Good Methods Global (GMG), a US-based start-up promoted by a young, Kerala-based team, prides in having found a strong footing in the healthcare and wellness market in North America.

It was recently in the news for having raised an undisclosed sum in Series A funding from Silicon Valley-based Accel Partners, the latter’s first in a venture promoted by Keralites.

From an enterprise software start-up in the B2B space, GMG has grown into a vertical SaaS company serving large commercial healthcare organisations.

It has developed a Cloud-based practice-management platform for dentistry — its first area of focus in the US health and wellness industry.

“We’ve only scratched the surface.
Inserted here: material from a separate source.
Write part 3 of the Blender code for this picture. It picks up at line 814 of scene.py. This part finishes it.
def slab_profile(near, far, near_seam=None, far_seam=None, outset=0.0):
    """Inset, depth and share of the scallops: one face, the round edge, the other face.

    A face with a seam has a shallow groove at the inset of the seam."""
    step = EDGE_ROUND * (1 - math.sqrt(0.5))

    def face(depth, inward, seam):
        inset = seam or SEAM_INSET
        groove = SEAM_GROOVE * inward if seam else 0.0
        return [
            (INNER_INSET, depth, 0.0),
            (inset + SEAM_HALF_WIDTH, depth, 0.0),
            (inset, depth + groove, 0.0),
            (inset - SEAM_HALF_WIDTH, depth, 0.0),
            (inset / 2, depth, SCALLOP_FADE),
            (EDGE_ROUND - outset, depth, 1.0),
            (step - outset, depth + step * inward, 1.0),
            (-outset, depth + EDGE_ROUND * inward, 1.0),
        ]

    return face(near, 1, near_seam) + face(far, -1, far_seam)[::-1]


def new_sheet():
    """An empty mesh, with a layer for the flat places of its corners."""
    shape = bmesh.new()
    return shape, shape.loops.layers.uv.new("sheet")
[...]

Dentistry was a low-hanging fruit for testing the efficiency of our product,” says Abhilash Krishna, CEO.

“Towards the later part of 2018, we will be looking to enter the chronic disease-management space, a multi-billion-dollar market,” he told BusinessLine here.
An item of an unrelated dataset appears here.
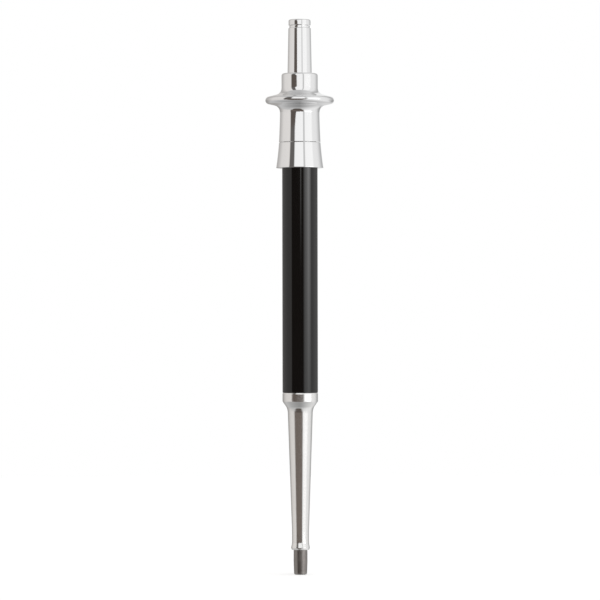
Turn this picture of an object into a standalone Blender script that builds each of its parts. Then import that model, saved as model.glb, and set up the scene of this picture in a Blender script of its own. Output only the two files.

GMG could make up for a leading case study for what he described as a bunch of reasons.

Raising cash

For one, it was able to bring in early in its growth phase, a diverse set of clients — a market-leading insurance company, a marquee venture-capital firm, major enterprise customers and a dozen angel investors in India, Singapore, West Asia and the US — to take it to where it is today.

For another, it had picked a prospective customer, sold them the concept and a crude prototype, made them sign a multi-year agreement to be the beta customer, and took a million dollars of capital from them to kick-start the development.
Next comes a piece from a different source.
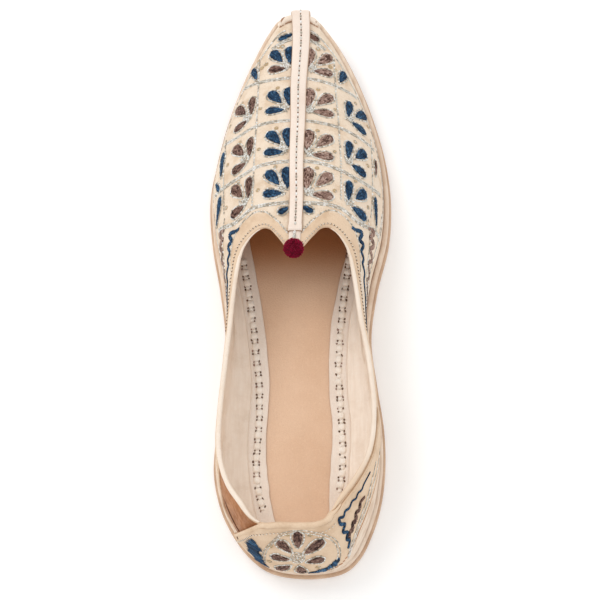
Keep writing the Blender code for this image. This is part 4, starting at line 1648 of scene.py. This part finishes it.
def pricked_lines():
    """Pricked lines along both arches and the counter, each with the width of its holes."""
    lines = []
    for side in (-1, 1):
        chart = [(side_turn(side, d), 2.0 - 1.0 * smoothstep(80, 104, d)) for d in range(76, 175, 3)]
        lines.append((laid(chart, from_edge, 3), 0.85 * MM))
    free_end = [(math.degrees(counter_turn(0.0, climb)) - 2.3, climb) for climb in FREE_END_CLIMBS]
    top = [(degrees, PRICK_CLIMB) for degrees in range(15, -20, -5)]
    lines.append((laid(free_end + top, on_rib, 4), 0.6 * MM))
    return lines


def make_seams():
    """Pricked seams: dark marks of painted shade in the holes, with light thread between."""
    dark, light = Thread((HOLE_SHADE_THREAD,)), Thread((CREAM_THREAD,))
    for line, width in pricked_lines():
        running_line(dark, line, PRICK_PITCH, 0.85 * MM, width, sink=0.2)
        running_line(light, line[1:], PRICK_PITCH, 0.95 * MM, 0.72 * MM, sink=0.05)
    dark.piece("seam_holes")
    light.piece("seam_thread")


# The sole and its rand.
SOLE_TURNS = 180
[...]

“That’s how we started,” says Krishna. Thus, GMG’s product was born inside a large group practice owned by the largest dental insurance company in the US with a 70 per cent market share.

“Even before Accel, we had managed to raise $5 million. We think we’ll be a singular case study in co-creation, where a product gets born inside a live customer environment with highest levels of customer participation, and moulding it as a gold standard for the industry.”

Five-year vision

“This approach defines the work culture at GMG. Our DNA is built on customer centricity and continuous learning. In the very first year of the product launch, a significant number of group practices adopted the platform,” Krishna reminisced.

What started out in 2015 as a 15-member team has scaled to 150 in the past two years. It now has 12 people in the US and 150 at Technopark Phase 3 in Thiruvananthapuram.

“We’re currently wired up to hold 250 members here over the next 12 months. We will reach that count soon, while it will be 40 in the US,” Krishna said.

GMG intends to leverage the 250 members to build a $100-million SaaS company which would be valued at a couple of billion dollars in the next five years.